Christiaan Bezuidenhout- To Win 50/1 | To Place 11/1

This won’t be the first time I have backed the South African this season. But he just seems to scream value at 50/1 this week. Bezuidenhout finished runner-up to Nick Dunlap at the American Express and he has remained pretty consistent since then, picking up four top 25’s since that runner-up finish. He most recently finished T9 at the Valspar and T13 at the Players. He currently ranks 11th on tour for strokes gained approaching the green. He also ranks 17th in strokes gained putting. That combination of stats- plus his recent form- could make him a contender this week.

Charley Hoffman- To Win 100/1 | To Place 22/1

It’s always worth playing Charley Hoffman in this event (especially in the place markets). Hoffman has a victory and two runner-up finishes in his last seven starts at TPC San Antonio. He has played this event every year since 2006 and he only has one missed cut in those outings (2022). He bounced back with a T22 last year and I think he always has a chance to shoot the lights out here. Sure, he is coming into this event off the back of three consecutive missed cuts. But he showed that he still has juice in the tank at the rambunctious Phoenix Open, losing to Nick Taylor in a tight playoff.

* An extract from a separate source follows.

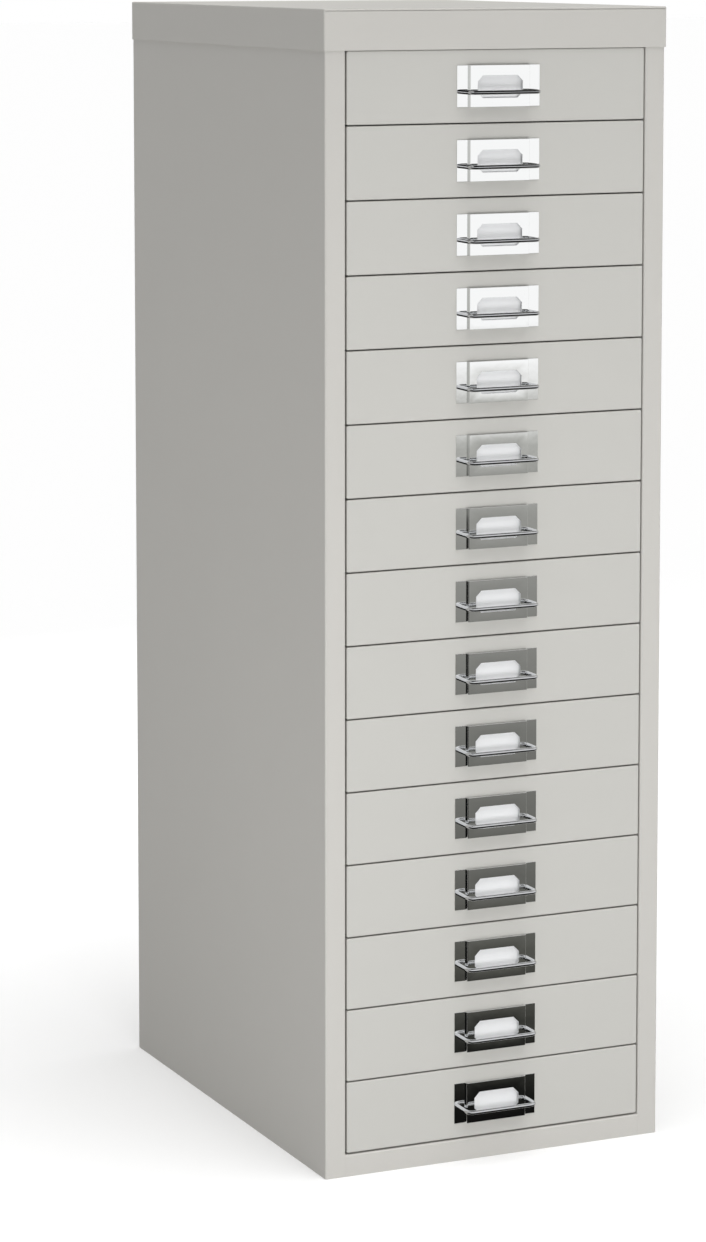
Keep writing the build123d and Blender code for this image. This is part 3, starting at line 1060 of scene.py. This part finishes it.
# Label plates. Each is a strip of 0.8 mm steel with its middle pressed out to leave a pocket
# for the card, an eight-sided window and a small lip at its foot, then bright chrome-plated.
# The legs of the pull pin its two wings to the drawer front.
PLATE_WIDTH = 0.0673
PLATE_HEIGHT = 0.0305
PLATE_RISE = 0.0030
PLATE_WING = 0.00855
PLATE_SLANT = 0.0008
WINDOW_WIDTH = 0.0366
WINDOW_HEIGHT = 0.0164
WINDOW_CORNER = 0.0043
WINDOW_DROP = 0.0005
LIP_HALF = 0.010
LIP_GAP = 0.0003
# The sheet's chrome is lighter than real chrome, a painted brightness that makes the plates
# mirror white.
SHEET_CHROME_PAINTED_BRIGHT = "#F6F7F7"
CHROME_ROUGHNESS = 0.02
WAVE_SIZE = 0.012
WAVE_STRENGTH = 0.3
WAVE_RELIEF = 0.00005


def chrome_plate(name, code):
    """Decorative chromium over nickel on steel.

    It is a clear mirror with a faintly cold tint. The wire has chromium's usual level, and
    the sheet is drawn lighter than real chrome, as it looks in the photo: a painted
    brightness in its reflections. The metal under it leaves a very slight wave in it,
    about 12 mm long.
    """
    material, tree, place = new_material(name)
    wave = add_node(tree, "ShaderNodeTexNoise", {"Vector": place, "Scale": 1 / WAVE_SIZE})
    relief = add_node(
        tree,
        "ShaderNodeBump",
        {"Height": wave.outputs["Fac"], "Strength": WAVE_STRENGTH, "Distance": WAVE_RELIEF},
    )
    surface = {
        "Base Color": linear(code),
        "Metallic": 1.0,
        "Roughness": CHROME_ROUGHNESS,
        "Normal": relief.outputs["Normal"],
    }
    set_inputs(tree, tree.nodes["Principled BSDF"], surface)
    return material


def add_plate_face(bm, line, rows, window):
    """Add one face of the plate: its folded strips, and its middle round the window.

    It gives the points of its outer edge and of the window.
    """
    columns = [[bm.verts.new((x, y, z)) for z in rows] for x, y in line]
    half = len(columns) // 2
    for i in range(len(columns) - 1):
        # The middle strip holds the window.
        if i == half - 1:
            continue
        for k in range(len(rows) - 1):
            near_edge = (columns[i][k], columns[i + 1][k])
            bm.faces.new((*near_edge, columns[i + 1][k + 1], columns[i][k + 1]))
    hole = [bm.verts.new((x, line[half][1], z)) for x, z in window]
    left, right = columns[half - 1], columns[half]
    around = [left[1], left[2], left[3], right[3], right[2], right[1], right[0], left[0]]
    join_rings(bm, around, hole)
    outside = [column[0] for column in columns] + columns[-1][1:]
    outside += [column[-1] for column in reversed(columns[:-1])] + columns[0][-2:0:-1]
    return outside, hole


# The plates get the chrome with the painted brightness, lighter than the wire's.
sheet_chrome_painted_bright = chrome_plate("chrome on sheet, painted brighter than real", SHEET_CHROME_PAINTED_BRIGHT)
plate_middle = front_centre[1]
plate_low = plate_middle - PLATE_HEIGHT / 2
wing_end = PLATE_WIDTH / 2
rise_foot = wing_end - PLATE_WING
rise_top = rise_foot - PLATE_SLANT
wing_face = front - TRAY_SHEET
plate_face = wing_face - PLATE_RISE
half_plate = [(wing_end, wing_face), (rise_foot, wing_face), (rise_top, plate_face)]
pressed = [(-x, y) for x, y in half_plate] + half_plate[::-1]
window_half = WINDOW_WIDTH / 2
window_low = plate_middle - WINDOW_DROP - WINDOW_HEIGHT / 2
window_high = window_low + WINDOW_HEIGHT
window = [
    (-window_half, window_low + WINDOW_CORNER),
    (-window_half, window_high - WINDOW_CORNER),
    (WINDOW_CORNER - window_half, window_high),
    (window_half - WINDOW_CORNER, window_high),
    (window_half, window_high - WINDOW_CORNER),
    (window_half, window_low + WINDOW_CORNER),
    (window_half - WINDOW_CORNER, window_low),
    (WINDOW_CORNER - window_half, window_low),
]
rows = (plate_low, window[0][1], window[1][1], plate_low + PLATE_HEIGHT)
bm = bmesh.new()
edges = [
    add_plate_face(bm, line, rows, window)
    for line in fold_line(pressed, TRAY_SHEET, BEND_RADIUS)
]
for first, second in zip(*edges):
    join_rings(bm, first, second)
card_lip = [(front - PLATE_RISE, plate_low), (front - LIP_GAP, plate_low)]
add_fold(bm, card_lip, -LIP_HALF, LIP_HALF, "X", TRAY_SHEET)
plate_mesh = to_mesh(bm, "label plate")
for number, drawer in enumerate(reversed(drawers)):
    plate = set_in_drawer(plate_mesh, f"{drawer}_label_plate", number, sheet_chrome_painted_bright)
    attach(plate, drawer)
    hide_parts(f"{drawer}_pull")

# Wire pulls. Each is one 3.1 mm steel rod, cold-bent into a square bow and chrome-plated. Its
# legs pass through the plate and the front, and a push-on washer grips each of them behind.
WIRE_DIAMETER = 0.0031
WIRE_SIDES = 32
LEG_SPREAD = 0.0556
LEG_DROP = 0.0043
LEG_TAIL = 0.0014
BOW_CORNER = 0.0045
BOW_STEPS = 12
WASHER_SHEET = 0.0008
WASHER_RADIUS = 0.0040
WASHER_FOLD = 0.00248
WASHER_BORE = 0.00165
WASHER_STEPS = 32
# The section of a washer, as radii and shares of its sheet away from the drawer front.
WASHER_SECTION = (
    (WASHER_BORE, 0.5),
    (WASHER_FOLD, 0.45),
    (WASHER_RADIUS, 0),
    (WASHER_RADIUS, 0.4),
    (WASHER_FOLD, 1),
    (WASHER_BORE, 1),
)
WIRE_CHROME = "#C4C5C7"
SPRING_STEEL = "#8E8C88"
SPRING_ROUGHNESS = (0.25, 0.42)


def bent_wire_tree():
    """Draw a round wire of one thickness along corner points, with every corner rounded."""
    inputs = {
        "Corners": "Geometry",
        "Bend Radius": "Float",
        "Bend Steps": "Int",
        "Wire Radius": "Float",
        "Wire Sides": "Int",
        "Finish": "Material",
    }
    tree, given = new_geometry_tree("bent wire", inputs, "Wire")
    corners = add_node(tree, "GeometryNodeMeshToCurve", {"Mesh": given["Corners"]})
    bent = add_node(
        tree,
        "GeometryNodeFilletCurve",
        {
            "Curve": corners.outputs["Curve"],
            "Count": given["Bend Steps"],
            "Radius": given["Bend Radius"],
        },
        mode="POLY",
    )
    section = add_node(
        tree,
        "GeometryNodeCurvePrimitiveCircle",
        {"Resolution": given["Wire Sides"], "Radius": given["Wire Radius"]},
    )
    drawn = add_node(
        tree,
        "GeometryNodeCurveToMesh",
        {
            "Curve": bent.outputs["Curve"],
            "Profile Curve": section.outputs["Curve"],
            "Fill Caps": True,
        },
    )
    solid = add_node(tree, "GeometryNodeRealizeInstances", {0: drawn.outputs["Mesh"]})
    plated = add_node(
        tree,
        "GeometryNodeSetMaterial",
        {"Geometry": solid.outputs[0], "Material": given["Finish"]},
    )
    add_node(tree, "NodeGroupOutput", {"Wire": plated.outputs[0]})
    return tree


def oiled_spring_steel():
    """Spring steel, punched, hardened and oiled.

    It is a darker grey metal than the rest, and the film of oil smears its gloss.
    """
    material, tree, place = new_material("oiled spring steel")
    smears = add_node(tree, "ShaderNodeTexNoise", {"Vector": place, "Scale": 1 / SCUFF_SIZE})
    low, high = SPRING_ROUGHNESS
    gloss = add_node(
        tree,
        "ShaderNodeMapRange",
        {"Value": smears.outputs["Fac"], "To Min": low, "To Max": high},
    )
    surface = {
        "Base Color": linear(SPRING_STEEL),
        "Metallic": 1.0,
        "Roughness": gloss.outputs["Result"],
    }
    set_inputs(tree, tree.nodes["Principled BSDF"], surface)
    return material


wire_chrome = chrome_plate("chrome on drawn wire", WIRE_CHROME)
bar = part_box(f"{drawers[-1]}_pull")[0].y + WIRE_DIAMETER / 2
near_sheet = front + TRAY_SHEET
leg_end = near_sheet + WASHER_SHEET + LEG_TAIL
leg_level = plate_middle - LEG_DROP
half_spread = LEG_SPREAD / 2
corner_mesh = bpy.data.meshes.new("corners of the pull")
corner_mesh.from_pydata(
    [
        (-half_spread, leg_end, leg_level),
        (-half_spread, bar, leg_level),
        (half_spread, bar, leg_level),
        (half_spread, leg_end, leg_level),
    ],
    [(0, 1), (1, 2), (2, 3)],
    [],
)
values = {
    "Bend Radius": BOW_CORNER,
    "Bend Steps": BOW_STEPS,
    "Wire Radius": WIRE_DIAMETER / 2,
    "Wire Sides": WIRE_SIDES,
    "Finish": wire_chrome,
}
wire_mesh = grow(corner_mesh, bent_wire_tree(), values)
ring = [(radius, near_sheet + WASHER_SHEET * share) for radius, share in WASHER_SECTION]
bm = bmesh.new()
for side in (-1, 1):
    add_turned(bm, ring, (side * half_spread, leg_level), "Y", WASHER_STEPS, closed=True)
washer_mesh = to_mesh(bm, "washers")
spring_steel = oiled_spring_steel()
for number, drawer in enumerate(reversed(drawers)):
    for mesh, part, finish in (
        (wire_mesh, "wire_pull", wire_chrome),
        (washer_mesh, "washers", spring_steel),
    ):
        piece = set_in_drawer(mesh, f"{drawer}_{part}", number, finish)
        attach(piece, drawer)
        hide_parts(f"{drawer}_pull")

# Label cards. Each is a slip of white card under a clear plastic front, die-cut with round
# corners. It stands on the lip of the plate and lies flat on the drawer front.
CARD_CORNER = 0.0012
CARD_WHITE = "#F7F8F9"
CARD_ROUGHNESS = 0.7
FIBRE_SIZE = 0.0009
FIBRE_SHADE = 0.97
FILM_ROUGHNESS = 0.06


def white_card():
    """Bleached card stock behind a clear PVC front.

    The card is a flat bright white with a faint mottle of fibres, and the plastic over it
    adds a sharp but weak gloss.
    """
    material, tree, place = new_material("white card behind clear PVC")
    fibres = add_node(
        tree,
        "ShaderNodeTexNoise",
        {"Vector": place, "Scale": 1 / FIBRE_SIZE, "Detail": 3.0},
    )
    base = linear(CARD_WHITE)
    tone = add_node(
        tree,
        "ShaderNodeMix",
        {0: fibres.outputs["Fac"], 6: times(base, FIBRE_SHADE), 7: base},
        data_type="RGBA",
    )
    surface = {
        "Base Color": tone.outputs[2],
        "Roughness": CARD_ROUGHNESS,
        "Coat Weight": 1.0,
        "Coat Roughness": FILM_ROUGHNESS,
    }
    set_inputs(tree, tree.nodes["Principled BSDF"], surface)
    return material


card_low, card_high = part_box(f"{drawers[-1]}_card")
card_middle = (card_low + card_high) / 2
card_half = (card_high - card_low) / 2
card_shape = ((card_middle.x, card_middle.z), card_half.x, card_half.z, CARD_CORNER)
bm = bmesh.new()
faces = [rounded_ring(bm, *card_shape, y, "Y") for y in (card_low.y, card_high.y)]
join_rings(bm, *faces)
for face in faces:
    bm.faces.new(face)
card_mesh = to_mesh(bm, "label card")
card_stock = white_card()
for number, drawer in enumerate(reversed(drawers)):
    card = set_in_drawer(card_mesh, f"{drawer}_label", number, card_stock)
    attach(card, drawer)
    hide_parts(f"{drawer}_card")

The Man to Beat- Ludvig Aberg- To Win 14/1 | To Place 3/1

I think I’m going to take a shot on Ludvig Aberg this week. European players have been in vogue this year and I can easily see the Swedish sensation claiming a second US PGA Tour title. The 24-year-old burst onto the professional scene last year, winning the Omega European Masters and the RSM Classic. He has played solidly this season but he just hasn’t quite had the consistency to claim that second title. He finished second at a weather-afflicted Pebble Beach event. And he finished solo eighth last time out at TPC Sawgrass (finishing just six shots behind eventual champ Scottie Scheffler). He gained 6.6 shots on approach at Sawgrass and that will be a crucial stat this week. He actually leads the field in approach shots from between 150-200 yards (and you will get plenty of those this week). The former Texas Tech star is a great wind player who should feel comfortable in these conditions.